**Task to complete**
Reproduce each of the lines word for word.

**Collected material**
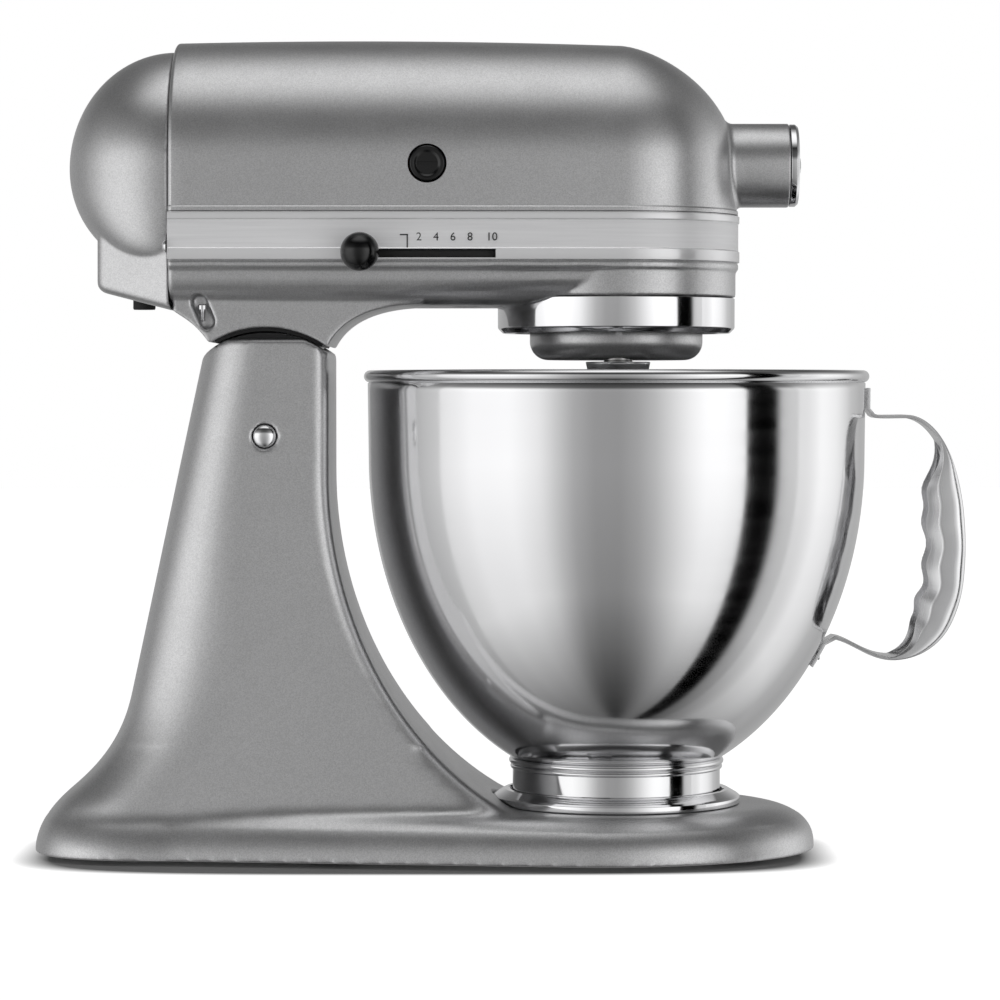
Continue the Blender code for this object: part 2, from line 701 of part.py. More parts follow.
def plate_notches(clamp):
    """Entry notches in the clamp's lip, which the foot's lugs reach after a twist of 30 degrees."""
    for number in range(4):
        angle = math.radians(90 * number + 45 + 32)
        spread = math.radians(8)
        notch = []
        for radius, turn in ((43, -1), (47.1, -1), (47.1, 1), (43, 1)):
            notch.append((radius * math.cos(angle + turn * spread), radius * math.sin(angle + turn * spread)))
        cut(clamp, prism_up(notch, PLATE_FLOOR_Z + 0.05, 30))


def grip_depth(share):
    """How far the grip's wings fold in towards the bowl, in four finger waves."""
    body = between(share, 0.2, 0.33) * (1 - between(share, 0.8, 0.92))
    return body * (16.8 + 1.2 * math.cos(2 * math.pi * 4 * (share - 0.33) / 0.5))


def handle_path():
    """Centre line of the strap's outer face in side view: a tab up the bowl's wall, the grip, a tab down."""
    upper = [(bowl_radius(z) + 2.3, z) for z in (201.4, 197, 192.5)]
    reach = bezier((111.4, 190.2), (113, 189.4), (118, 189.8), (125.5, 189.8), 3)
    over = bezier((130, 189.2), (143, 186), (150.8, 160), (150.8, 135), 7)
    under = bezier((150.8, 128), (150.8, 105), (143, 87), (123, 84.2), 7)
    home = bezier((118, 83.6), (109, 83.6), (103, 90.4), (94.6, 92.6), 4)
    lower = [(bowl_radius(z) + 2.3, z) for z in (89.5, 85, 80.6)]
    return upper + reach + over + under + home + lower


def bowl_handle():
    path = handle_path()
    lengths = [0]
    for (x0, z0), (x1, z1) in zip(path, path[1:]):
        lengths.append(lengths[-1] + math.hypot(x1 - x0, z1 - z0))
    thick = 1.5
    lip = 0.4
    channel = ((-1, 1), (-1, 0.45), (-0.8, 0.08), (0, 0), (0.8, 0.08), (1, 0.45), (1, 1))
    rings = []
    for i, (x, z) in enumerate(path):
        before = path[max(i - 1, 0)]
        after = path[min(i + 1, len(path) - 1)]
        run = math.hypot(after[0] - before[0], after[1] - before[1])
        inward = ((after[1] - before[1]) / run, -(after[0] - before[0]) / run)
        share = lengths[i] / lengths[-1]
        depth = max(grip_depth(share), lip)
        half = 11 + 3 * between(share, 0.16, 0.34) * (1 - between(share, 0.76, 0.94))
        section = []
        for skin in (0, 1):
            rows = []
            for y_share, d_share in channel:
                y = y_share * (half - skin * thick)
                d = d_share * (depth - lip) + (lip if abs(y_share) == 1 else 0.0) + skin * thick
                if d_share == 1 and skin:
                    d -= thick
                rows.append((y, d))
            section += rows if skin == 0 else rows[::-1]
        ring = []
        for y, d in section:
            hug = 0
            if i < 3 or i > len(path) - 4:
                hug = bowl_radius(z) - math.sqrt(bowl_radius(z) ** 2 - y * y)
            ring.append((x + inward[0] * d - hug, y, z + inward[1] * d))
        rings.append(ring)
    piece("bowl_handle", "bowl", loft(rings), "polished_steel")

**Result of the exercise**
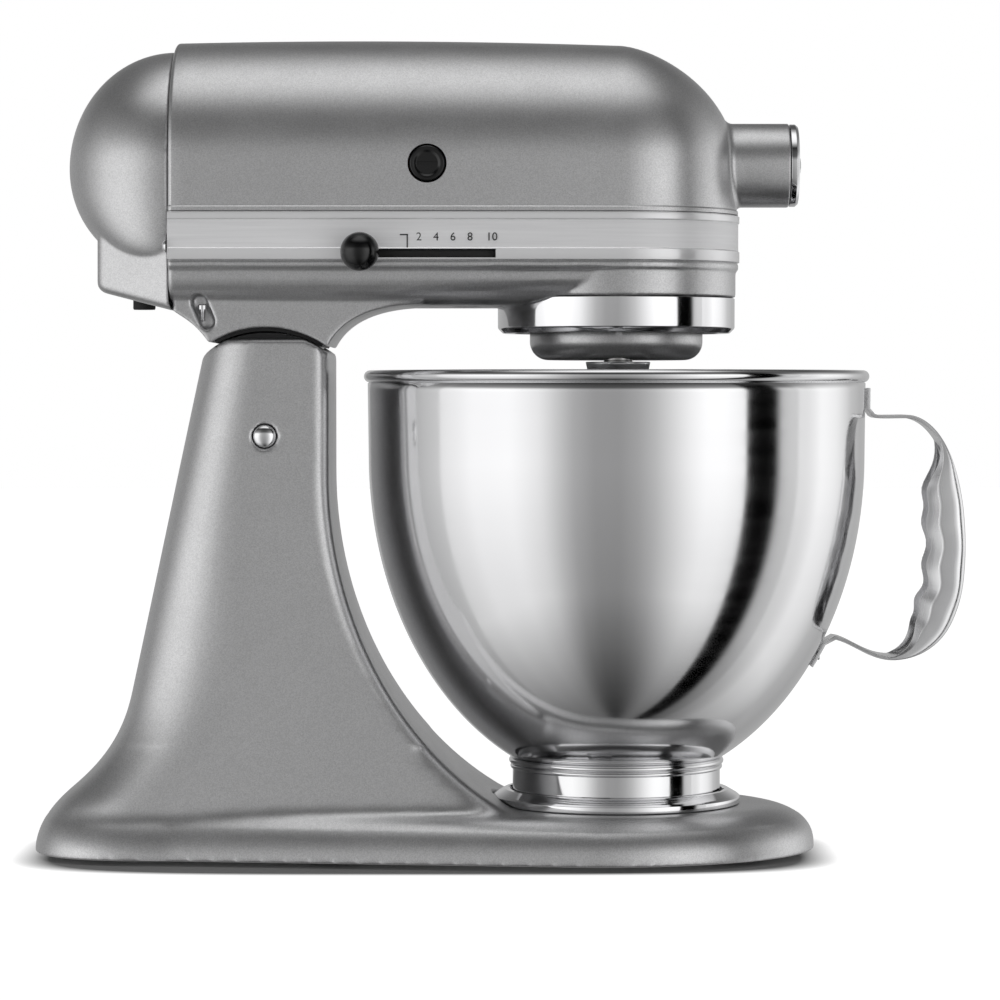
Continue the Blender code for this object: part 2, from line 701 of part.py. More parts follow.
def plate_notches(clamp):
    """Entry notches in the clamp's lip, which the foot's lugs reach after a twist of 30 degrees."""
    for number in range(4):
        angle = math.radians(90 * number + 45 + 32)
        spread = math.radians(8)
        notch = []
        for radius, turn in ((43, -1), (47.1, -1), (47.1, 1), (43, 1)):
            notch.append((radius * math.cos(angle + turn * spread), radius * math.sin(angle + turn * spread)))
        cut(clamp, prism_up(notch, PLATE_FLOOR_Z + 0.05, 30))


def grip_depth(share):
    """How far the grip's wings fold in towards the bowl, in four finger waves."""
    body = between(share, 0.2, 0.33) * (1 - between(share, 0.8, 0.92))
    return body * (16.8 + 1.2 * math.cos(2 * math.pi * 4 * (share - 0.33) / 0.5))


def handle_path():
    """Centre line of the strap's outer face in side view: a tab up the bowl's wall, the grip, a tab down."""
    upper = [(bowl_radius(z) + 2.3, z) for z in (201.4, 197, 192.5)]
    reach = bezier((111.4, 190.2), (113, 189.4), (118, 189.8), (125.5, 189.8), 3)
    over = bezier((130, 189.2), (143, 186), (150.8, 160), (150.8, 135), 7)
    under = bezier((150.8, 128), (150.8, 105), (143, 87), (123, 84.2), 7)
    home = bezier((118, 83.6), (109, 83.6), (103, 90.4), (94.6, 92.6), 4)
    lower = [(bowl_radius(z) + 2.3, z) for z in (89.5, 85, 80.6)]
    return upper + reach + over + under + home + lower


def bowl_handle():
    path = handle_path()
    lengths = [0]
    for (x0, z0), (x1, z1) in zip(path, path[1:]):
        lengths.append(lengths[-1] + math.hypot(x1 - x0, z1 - z0))
    thick = 1.5
    lip = 0.4
    channel = ((-1, 1), (-1, 0.45), (-0.8, 0.08), (0, 0), (0.8, 0.08), (1, 0.45), (1, 1))
    rings = []
    for i, (x, z) in enumerate(path):
        before = path[max(i - 1, 0)]
        after = path[min(i + 1, len(path) - 1)]
        run = math.hypot(after[0] - before[0], after[1] - before[1])
        inward = ((after[1] - before[1]) / run, -(after[0] - before[0]) / run)
        share = lengths[i] / lengths[-1]
        depth = max(grip_depth(share), lip)
        half = 11 + 3 * between(share, 0.16, 0.34) * (1 - between(share, 0.76, 0.94))
        section = []
        for skin in (0, 1):
            rows = []
            for y_share, d_share in channel:
                y = y_share * (half - skin * thick)
                d = d_share * (depth - lip) + (lip if abs(y_share) == 1 else 0.0) + skin * thick
                if d_share == 1 and skin:
                    d -= thick
                rows.append((y, d))
            section += rows if skin == 0 else rows[::-1]
        ring = []
        for y, d in section:
            hug = 0
            if i < 3 or i > len(path) - 4:
                hug = bowl_radius(z) - math.sqrt(bowl_radius(z) ** 2 - y * y)
            ring.append((x + inward[0] * d - hug, y, z + inward[1] * d))
        rings.append(ring)
    piece("bowl_handle", "bowl", loft(rings), "polished_steel")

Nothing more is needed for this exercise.